> GIVEN EXERCISE
Set out every line bearing the string "handed".

>> start RECORD LIST

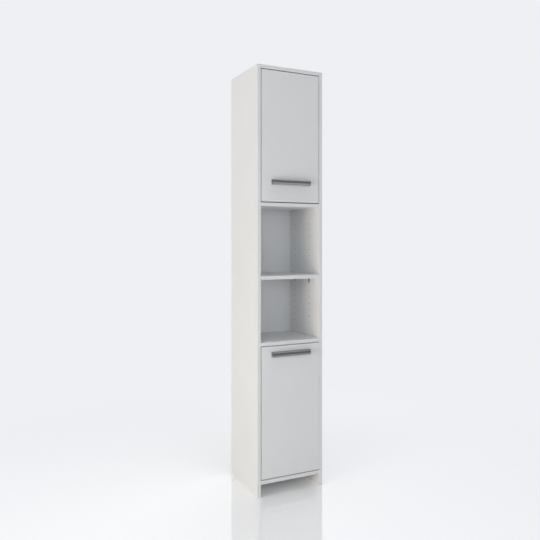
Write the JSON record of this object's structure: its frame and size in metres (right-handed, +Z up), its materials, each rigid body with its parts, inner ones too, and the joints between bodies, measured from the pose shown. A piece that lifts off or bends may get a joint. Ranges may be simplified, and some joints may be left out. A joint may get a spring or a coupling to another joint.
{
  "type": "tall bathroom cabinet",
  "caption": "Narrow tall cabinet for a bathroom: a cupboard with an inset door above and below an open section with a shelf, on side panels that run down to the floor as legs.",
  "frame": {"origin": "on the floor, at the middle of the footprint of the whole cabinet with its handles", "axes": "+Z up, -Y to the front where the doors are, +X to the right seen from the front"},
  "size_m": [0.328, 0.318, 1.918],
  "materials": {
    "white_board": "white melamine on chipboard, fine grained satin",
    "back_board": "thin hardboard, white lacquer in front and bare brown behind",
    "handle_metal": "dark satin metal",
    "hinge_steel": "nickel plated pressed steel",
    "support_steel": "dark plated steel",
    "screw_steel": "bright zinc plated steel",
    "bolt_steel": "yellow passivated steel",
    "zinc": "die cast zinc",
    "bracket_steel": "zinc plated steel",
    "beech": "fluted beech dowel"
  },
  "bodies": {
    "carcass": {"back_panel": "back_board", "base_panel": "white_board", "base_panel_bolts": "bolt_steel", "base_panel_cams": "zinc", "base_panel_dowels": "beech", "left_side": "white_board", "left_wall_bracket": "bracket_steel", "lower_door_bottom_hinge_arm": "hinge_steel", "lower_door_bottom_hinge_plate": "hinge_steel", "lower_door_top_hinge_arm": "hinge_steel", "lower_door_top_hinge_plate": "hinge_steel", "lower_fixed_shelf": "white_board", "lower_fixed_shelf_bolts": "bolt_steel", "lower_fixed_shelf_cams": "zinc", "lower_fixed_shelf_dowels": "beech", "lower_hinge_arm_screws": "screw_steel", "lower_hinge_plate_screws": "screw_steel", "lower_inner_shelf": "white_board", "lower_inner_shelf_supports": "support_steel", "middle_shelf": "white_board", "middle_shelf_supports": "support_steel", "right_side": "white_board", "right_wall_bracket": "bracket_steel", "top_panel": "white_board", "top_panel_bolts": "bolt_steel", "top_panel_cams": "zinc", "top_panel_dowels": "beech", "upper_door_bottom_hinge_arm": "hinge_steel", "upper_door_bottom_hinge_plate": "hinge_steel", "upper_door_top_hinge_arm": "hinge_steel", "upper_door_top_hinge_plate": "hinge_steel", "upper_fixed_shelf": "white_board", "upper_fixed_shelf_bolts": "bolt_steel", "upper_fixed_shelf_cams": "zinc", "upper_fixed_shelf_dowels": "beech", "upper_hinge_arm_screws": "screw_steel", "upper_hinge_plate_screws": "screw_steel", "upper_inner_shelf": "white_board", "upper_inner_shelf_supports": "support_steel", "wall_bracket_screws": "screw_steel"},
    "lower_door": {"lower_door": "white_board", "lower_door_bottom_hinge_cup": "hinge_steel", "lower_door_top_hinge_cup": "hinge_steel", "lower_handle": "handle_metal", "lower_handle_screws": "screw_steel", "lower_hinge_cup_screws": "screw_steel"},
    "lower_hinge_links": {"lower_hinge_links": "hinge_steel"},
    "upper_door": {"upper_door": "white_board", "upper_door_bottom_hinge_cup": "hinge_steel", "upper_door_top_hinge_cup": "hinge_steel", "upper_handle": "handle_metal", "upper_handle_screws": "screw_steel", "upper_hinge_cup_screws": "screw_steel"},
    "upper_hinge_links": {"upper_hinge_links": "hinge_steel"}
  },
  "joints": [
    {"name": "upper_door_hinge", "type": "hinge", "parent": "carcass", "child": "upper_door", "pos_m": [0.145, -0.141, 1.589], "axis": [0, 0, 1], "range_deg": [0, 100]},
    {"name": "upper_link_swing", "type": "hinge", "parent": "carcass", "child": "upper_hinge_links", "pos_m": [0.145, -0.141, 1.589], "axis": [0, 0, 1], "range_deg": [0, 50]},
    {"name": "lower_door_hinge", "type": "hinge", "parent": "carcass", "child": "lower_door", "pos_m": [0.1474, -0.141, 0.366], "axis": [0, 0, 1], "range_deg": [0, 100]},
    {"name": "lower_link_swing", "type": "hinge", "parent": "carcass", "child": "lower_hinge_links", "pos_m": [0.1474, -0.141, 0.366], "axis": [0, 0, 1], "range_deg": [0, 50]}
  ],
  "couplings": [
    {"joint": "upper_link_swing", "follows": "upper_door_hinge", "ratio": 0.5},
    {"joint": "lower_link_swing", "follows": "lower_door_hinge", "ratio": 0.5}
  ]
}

>> end RECORD LIST
>> start RECORD LIST

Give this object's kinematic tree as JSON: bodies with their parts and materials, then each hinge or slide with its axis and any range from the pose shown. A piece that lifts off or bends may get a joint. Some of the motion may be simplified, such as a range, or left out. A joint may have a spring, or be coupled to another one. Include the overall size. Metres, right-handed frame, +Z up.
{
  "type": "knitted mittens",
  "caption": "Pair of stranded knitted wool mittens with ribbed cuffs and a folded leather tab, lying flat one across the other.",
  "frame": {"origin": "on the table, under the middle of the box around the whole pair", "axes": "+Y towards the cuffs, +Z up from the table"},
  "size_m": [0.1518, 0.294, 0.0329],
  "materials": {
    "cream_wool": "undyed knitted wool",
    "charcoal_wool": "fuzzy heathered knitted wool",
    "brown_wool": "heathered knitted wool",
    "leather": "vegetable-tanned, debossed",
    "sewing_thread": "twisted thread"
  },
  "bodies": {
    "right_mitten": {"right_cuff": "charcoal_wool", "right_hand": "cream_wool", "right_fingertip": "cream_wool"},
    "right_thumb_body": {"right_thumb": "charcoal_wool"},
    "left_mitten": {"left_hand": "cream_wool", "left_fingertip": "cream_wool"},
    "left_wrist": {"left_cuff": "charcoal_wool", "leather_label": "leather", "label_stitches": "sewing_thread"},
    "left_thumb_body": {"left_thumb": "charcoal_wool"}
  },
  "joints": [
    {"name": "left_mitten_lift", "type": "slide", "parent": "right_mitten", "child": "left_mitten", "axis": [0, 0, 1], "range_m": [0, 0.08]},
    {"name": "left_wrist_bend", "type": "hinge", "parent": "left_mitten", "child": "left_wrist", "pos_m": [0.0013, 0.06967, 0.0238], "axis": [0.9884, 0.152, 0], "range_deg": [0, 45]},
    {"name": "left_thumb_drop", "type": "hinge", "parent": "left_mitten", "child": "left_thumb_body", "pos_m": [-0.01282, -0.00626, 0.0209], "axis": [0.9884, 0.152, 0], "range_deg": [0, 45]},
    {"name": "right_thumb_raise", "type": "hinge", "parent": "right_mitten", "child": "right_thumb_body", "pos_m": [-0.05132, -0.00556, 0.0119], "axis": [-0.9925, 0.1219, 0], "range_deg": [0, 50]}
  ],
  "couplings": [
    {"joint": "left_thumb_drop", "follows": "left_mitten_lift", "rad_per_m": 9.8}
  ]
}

>> end RECORD LIST

> RESPONSE TO THIS TASK
Write the JSON record of this object's structure: its frame and size in metres (right-handed, +Z up), its materials, each rigid body with its parts, inner ones too, and the joints between bodies, measured from the pose shown. A piece that lifts off or bends may get a joint. Ranges may be simplified, and some joints may be left out. A joint may get a spring or a coupling to another joint.
Give this object's kinematic tree as JSON: bodies with their parts and materials, then each hinge or slide with its axis and any range from the pose shown. A piece that lifts off or bends may get a joint. Some of the motion may be simplified, such as a range, or left out. A joint may have a spring, or be coupled to another one. Include the overall size. Metres, right-handed frame, +Z up.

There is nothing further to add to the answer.